Prologue
THE BLOOD BAG
NINE YEARS EARLIER
They cut deeply today, so much so that it made me almost grateful that I stopped feeling anything years ago.
Using the corner of my ragged shirt, I wiped at the blood still seeping out of the red line running from my shoulder to halfway down my arm. The cut throbbed, the skin red and angry around it. It would probably get infected, if it wasn’t already.
I looked to the far corner of my cage, where my water container sat with a dangerously low amount of liquid. The cut would feel better if I washed it, but that was also my drinking water. It could be another day, maybe more, before they refilled it. This was a predicament I ran into often—drink or wash my blood away.
Cleaning my cuts always seemed like a waste. The concrete floor of my cage was painted with years upon years of my spilled blood. And the cutting would never stop.
The last man who shared the cage with me said I was already dehydrated.

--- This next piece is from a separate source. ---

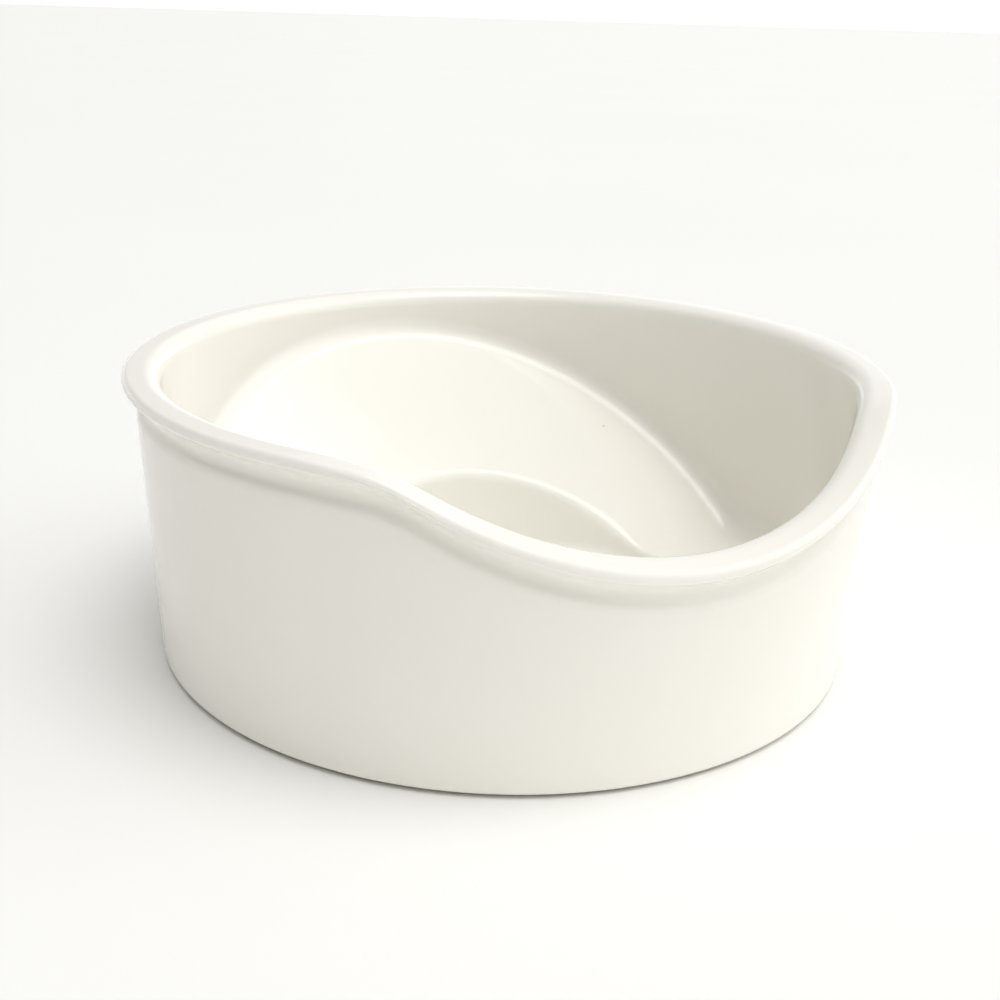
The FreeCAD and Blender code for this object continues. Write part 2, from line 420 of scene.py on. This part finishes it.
class Nodes:
    """A small helper that adds and links the nodes of one material."""

    def __init__(self, name):
        self.material = bpy.data.materials.new(name)
        self.material.use_nodes = True
        self.tree = self.material.node_tree
        self.shader = self.tree.nodes["Principled BSDF"]
        self.place = self.tree.nodes.new("ShaderNodeTexCoord").outputs["Object"]

    def add(self, kind, values=(), links=(), **settings):
        """A node with settings, socket values and linked inputs."""
        node = self.tree.nodes.new("ShaderNode" + kind)
        for key, value in settings.items():
            setattr(node, key, value)
        for socket, value in dict(values).items():
            node.inputs[socket].default_value = value
        for socket, source in dict(links).items():
            self.tree.links.new(source, node.inputs[socket])
        return node

    def noise(self, scale, detail=2.0, roughness=0.5):
        """Noise over the object's own space; scale is in cells per metre."""
        values = {"Scale": scale, "Detail": detail, "Roughness": roughness}
        return self.add("TexNoise", values, {"Vector": self.place}).outputs["Fac"]

    def remap(self, source, low, high, to_low, to_high):
        """The source's range from low to high, stretched to another range and clamped."""
        values = {"From Min": low, "From Max": high, "To Min": to_low, "To Max": to_high}
        return self.add("MapRange", values, {"Value": source}).outputs["Result"]

    def blend(self, share, first, second):
        """Colour blend; first and second are colours or sockets."""
        node = self.add("Mix", data_type="RGBA")
        sockets = (node.inputs[0], node.inputs[6], node.inputs[7])   # the factor and the two colours
        for socket, value in zip(sockets, (share, first, second)):
            if isinstance(value, bpy.types.NodeSocket):
                self.tree.links.new(value, socket)
            else:
                socket.default_value = value
        return node.outputs[2]

    def bump(self, height, distance, strength, under=None):
        """Bump from a height; distance is in metres."""
        links = {"Height": height}
        if under:
            links["Normal"] = under
        return self.add("Bump", {"Strength": strength, "Distance": distance}, links).outputs["Normal"]

    def feed(self, **sources):
        """Links sockets of the shader, named with underscores for spaces."""
        for name, source in sources.items():
            self.tree.links.new(source, self.shader.inputs[name.replace("_", " ")])

    def keep(self, **values):
        """Sets sockets of the shader that are the same all over."""
        for name, value in values.items():
            self.shader.inputs[name.replace("_", " ")].default_value = value


def glaze():
    """Warm white tableware glaze: glossy, slightly wavy, with faint tone and a few pinholes."""
    nodes = Nodes("warm_white_glaze")
    tone = nodes.remap(nodes.noise(22.0, 3.0), 0.35, 0.65, 0.0, 1.0)
    colour = nodes.blend(tone, (0.950, 0.930, 0.860, 1.0), (0.942, 0.920, 0.846, 1.0))
    cells = nodes.add("TexVoronoi", {"Scale": 110.0}, {"Vector": nodes.place})
    rare = nodes.remap(cells.outputs["Color"], 0.10, 0.16, 1.0, 0.0)
    spot = nodes.remap(cells.outputs["Distance"], 0.012, 0.034, 1.0, 0.0)
    pinhole = nodes.add("Math", operation="MULTIPLY", links={0: rare, 1: spot}).outputs[0]
    colour = nodes.blend(pinhole, colour, (0.62, 0.58, 0.50, 1.0))
    wave = nodes.bump(nodes.noise(34.0, 1.0), 0.5 * MM, 0.5)
    skin = nodes.bump(nodes.noise(900.0, 2.0), 0.02 * MM, 0.35, wave)
    pits = nodes.add("Math", operation="MULTIPLY", values={1: -1.0}, links={0: pinhole}).outputs[0]
    nodes.feed(Base_Color=colour, Normal=nodes.bump(pits, 0.12 * MM, 0.8, skin),
               Roughness=nodes.remap(nodes.noise(60.0, 2.0), 0.3, 0.7, 0.06, 0.09))
    nodes.keep(IOR=1.5)
    return nodes.material


def bare_clay():
    """The unglazed, wiped land of the foot: matt buff clay with fine grit."""
    nodes = Nodes("bare_fired_clay")
    grain = nodes.noise(2600.0, 3.0, 0.6)
    tone = nodes.remap(nodes.noise(260.0, 4.0), 0.35, 0.65, 0.0, 1.0)
    colour = nodes.blend(tone, (0.62, 0.56, 0.46, 1.0), (0.70, 0.645, 0.54, 1.0))
    nodes.feed(Base_Color=colour, Normal=nodes.bump(grain, 0.12 * MM, 0.6),
               Roughness=nodes.remap(grain, 0.3, 0.7, 0.7, 0.92))
    return nodes.material


def silicone():
    """Soft translucent silicone: milky grey with a fine moulded skin."""
    nodes = Nodes("milky_silicone")
    skin = nodes.noise(3200.0, 2.0)
    tone = nodes.remap(nodes.noise(140.0, 2.0), 0.35, 0.65, 0.0, 1.0)
    colour = nodes.blend(tone, (0.42, 0.42, 0.41, 1.0), (0.47, 0.47, 0.46, 1.0))
    nodes.feed(Base_Color=colour, Normal=nodes.bump(skin, 0.03 * MM, 0.4),
               Roughness=nodes.remap(skin, 0.3, 0.7, 0.42, 0.55))
    nodes.keep(Subsurface_Weight=0.25, Subsurface_Scale=1.0 * MM)
    return nodes.material


bowl.data.materials.append(glaze())
bowl.data.materials.append(bare_clay())
for face in bowl.data.polygons:
    radius = face.center.xy.length
    if radius > CAVITY_RADIUS and face.center.z < GROOVE_TOP and radius < FOOT_RADIUS - FOOT_ROUND:
        face.material_index = 1
ring.data.materials.append(silicone())

# ---------------------------------------------------------------- floor, room and camera

TABLE_HALF_SIZE = 60.0           # metres, far beyond the view


def studio_floor():
    """A plain pale table top, far larger than the view."""
    signs = ((-1, -1), (1, -1), (1, 1), (-1, 1))
    corners = [Vector((x * TABLE_HALF_SIZE, y * TABLE_HALF_SIZE, 0.0)) for x, y in signs]
    floor = new_mesh("studio_floor", corners, [(0, 1, 2, 3)])
    nodes = Nodes("pale_paper")
    tone = nodes.remap(nodes.noise(3.0, 2.0), 0.3, 0.7, 0.0, 1.0)
    nodes.feed(Base_Color=nodes.blend(tone, (0.945, 0.942, 0.915, 1.0), (0.960, 0.957, 0.930, 1.0)))
    nodes.keep(Roughness=0.55)
    floor.data.materials.append(nodes.material)


CAMERA_AZIMUTH = -28.0           # degrees; 0 looks at the dip, along +Y
CAMERA_ELEVATION = 25.09
CAMERA_DISTANCE = 286.7 * MM
CAMERA_LENS = 47.88              # both in the camera's millimetres
CAMERA_SENSOR = 36.0
CAMERA_YAW = radians(-0.23)
CAMERA_PITCH = radians(5.09)
CAMERA_ROLL = radians(1.86)

# Soft glows of the room: azimuth from the camera's own, elevation, tightness and strength.
# An azimuth of 90 is on the camera's right, and 180 is behind the bowl.
GLOWS = (
    (0.0, 90.0, 24.0, 0.80),
    (0.0, 90.0, 4.0, 0.15),
    (0.0, 65.0, 16.0, 1.22),
    (45.0, 65.0, 16.0, 0.95),
    (225.0, 65.0, 16.0, 0.62),
    (0.0, 35.0, 10.0, 0.38),
    (90.0, 35.0, 10.0, 1.98),
    (135.0, 35.0, 10.0, 0.37),
    (180.0, 28.0, 10.0, 0.50),
    (225.0, 35.0, 10.0, 0.35),
    (60.0, 8.0, 16.0, 0.50),
    (150.0, 8.0, 16.0, 0.55),
    (180.0, 8.0, 16.0, 0.20),
)
SOFT_BOX = (60.0, 78.0, 2.55)    # azimuth, elevation and strength of the round soft box overhead
SOFT_BOX_EDGE = (21.0, 16.0)     # degrees from its middle to where it ends and where it is full
HORIZON = 1.1                    # strength of the room right above the floor's far edge
HORIZON_TOP = 0.30               # height of a unit direction at which that brightness has faded


def pointing(azimuth, elevation):
    """Unit vector towards an azimuth and elevation in degrees; azimuth 0 is on the dip's side."""
    turn = radians(azimuth)
    lift = radians(elevation)
    return Vector((sin(turn) * cos(lift), -cos(turn) * cos(lift), sin(lift)))


def pale_room():
    """The room around the bowl: wide soft glows and a soft box over a bright horizon."""
    world = bpy.data.worlds.new("pale_room")
    world.use_nodes = True
    tree = world.node_tree
    background = tree.nodes["Background"]
    background.inputs["Color"].default_value = (1.0, 1.0, 1.0, 1.0)
    direction = tree.nodes.new("ShaderNodeTexCoord").outputs["Generated"]

    def calculate(operation, first, second):
        """Sum, product or other operation on a socket and a socket or number."""
        node = tree.nodes.new("ShaderNodeMath")
        node.operation = operation
        tree.links.new(first, node.inputs[0])
        if isinstance(second, float):
            node.inputs[1].default_value = second
        else:
            tree.links.new(second, node.inputs[1])
        return node.outputs[0]

    def fade(value, start, end, strength):
        """0 at the start of a range and the strength at its end, with a soft S between."""
        node = tree.nodes.new("ShaderNodeMapRange")
        node.interpolation_type = "SMOOTHSTEP"
        node.inputs["From Min"].default_value = start
        node.inputs["From Max"].default_value = end
        node.inputs["To Min"].default_value = 0.0
        node.inputs["To Max"].default_value = strength
        tree.links.new(value, node.inputs["Value"])
        return node.outputs["Result"]

    def nearness(azimuth, elevation):
        """Cosine of the angle to a place in the room."""
        node = tree.nodes.new("ShaderNodeVectorMath")
        node.operation = "DOT_PRODUCT"
        node.inputs[1].default_value = pointing(CAMERA_AZIMUTH + azimuth, elevation)
        tree.links.new(direction, node.inputs[0])
        return node.outputs["Value"]

    height = tree.nodes.new("ShaderNodeSeparateXYZ")
    tree.links.new(direction, height.inputs[0])
    total = fade(height.outputs["Z"], HORIZON_TOP, 0.0, HORIZON)
    azimuth, elevation, strength = SOFT_BOX
    outside, inside = SOFT_BOX_EDGE
    box = fade(nearness(azimuth, elevation), cos(radians(outside)), cos(radians(inside)), strength)
    total = calculate("ADD", total, box)
    for azimuth, elevation, tightness, strength in GLOWS:
        lobe = calculate("POWER", calculate("MAXIMUM", nearness(azimuth, elevation), 0.0), tightness)
        total = calculate("ADD", total, calculate("MULTIPLY", lobe, strength))
    tree.links.new(total, background.inputs["Strength"])
    bpy.context.scene.world = world
    bpy.context.scene.view_settings.view_transform = "Standard"


def studio_camera():
    """The camera, aimed at the foot's centre and then turned a little to frame the bowl."""
    camera = bpy.data.cameras.new("camera")
    camera.lens = CAMERA_LENS
    camera.sensor_width = CAMERA_SENSOR
    item = bpy.data.objects.new("camera", camera)
    away = pointing(CAMERA_AZIMUTH, CAMERA_ELEVATION)
    aim = away.to_track_quat("Z", "Y").to_matrix()
    turn = Matrix.Rotation(-CAMERA_YAW, 3, "Y") @ Matrix.Rotation(CAMERA_PITCH, 3, "X")
    turn = turn @ Matrix.Rotation(CAMERA_ROLL, 3, "Z")
    item.matrix_world = Matrix.Translation(away * CAMERA_DISTANCE) @ (aim @ turn).to_4x4()
    bpy.context.scene.collection.objects.link(item)
    bpy.context.scene.camera = item


studio_floor()
pale_room()
studio_camera()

Malnourished. Words he had to explain to me because I hadn’t encountered them in my reading yet.
He was surprised that I grew so tall after spending my whole life in here. I had no perception of how tall, short, or malnourished I was compared to other people, and didn’t know what to tell him.
The man was a doctor, or so he claimed. They were always different, but their occupations and life stories started to blur together after a few years. It was nice to have company in my cage that didn’t want to cut me, but it was always brief. The men would spend a couple nights in here with me, a week at the most, before being taken away, never to be seen again.
I used to cry. I had begged, pleaded, and clung to their legs as they dragged the men out. After the first dozen or so, I learned to stop being attached to my temporary companions. The result would always be the same.
“Those women are brainwashed,” the doctor had told me, pacing back and forth in our shared cell. “Not mentally ill, most likely, but manipulated. The old woman, the one up in the chair, she’s the master manipulator. The cult leader! Now that one’s got a whole slew of mental issues, narcissistic personality disorder for damn sure. Oh, and she’s a total sociopath, I’d bet my whole practice on it!”
“It doesn’t matter,” I’d said, watching his pacing feet scrape a trail through my dried blood on the concrete floor.
“And you.” He stabbed a finger in my direction. “You must have a serious case of Stockholm Syndrome, kid. How long have you been in here?”
I’d peered at him from where I sat against the wall. “I’ve never been anywhere else.”
“Oh, Jesus…” He turned back toward the bars, peering around the room beyond the cell as if looking for some way out. “Am I gonna die in here?”
“No.”Not in here, exactly. I went back to picking the scabs at one of my cuts. “Your stay won’t be much longer.”
He had been given a hearty meal later that night, a whole roasted chicken with piles of vegetables, rice, and an entire bottle of wine. More food than I ate in a week, usually. I’d learned to stop looking on enviously as they ate their last meal too. It only earned me more bleeding.
“You honor us,” the women had told the doctor with their pretty smiles. “Please eat and drink everything. You are our honored guest and will be released tomorrow.”
He fell for it. They always did. None of the men placed with me had known hunger and hopelessness for as long as I had. Their lives had given them reasons to hope. They all had something they wanted to return to. Usually a family, children, or some other purpose.
For me, hope was a foreign word. A concept I didn’t understand.
The women took him before sunrise the next morning. Hungover, he stumbled out willingly, hesitating only for a moment. “What about him?” he asked with a glance over his shoulder at me.
Sometimes my cellmates asked about me on their way out. Most didn’t care.
“He is a prisoner,” the woman holding his arm told him. “He hurt one of us, and is being punished for his crimes against us.”
I would have laughed if I had known how to.
The doctor was guided out of the dungeon, a woman on each of his arms. All the usual shuffles and thumps as they guided him to the top floor played out like clockwork. The first ray of sunlight poured through the crack in my wall as I passively listened to the monthly ceremony above my cell. Just one more out of so many hundreds of times I heard it before.
“Let me go! What—what’s that for?” I heard the doctor ask over the scuffling as he tried to struggle. “Why do you have a knife?”
“You honor us,” came the rough, warbling voice of the elder woman, “with your sacrifice.”
“Sacrifice?!I thought I was being released! Ahhh, fuck!”
“You honor us,” she continued, “with your fear.”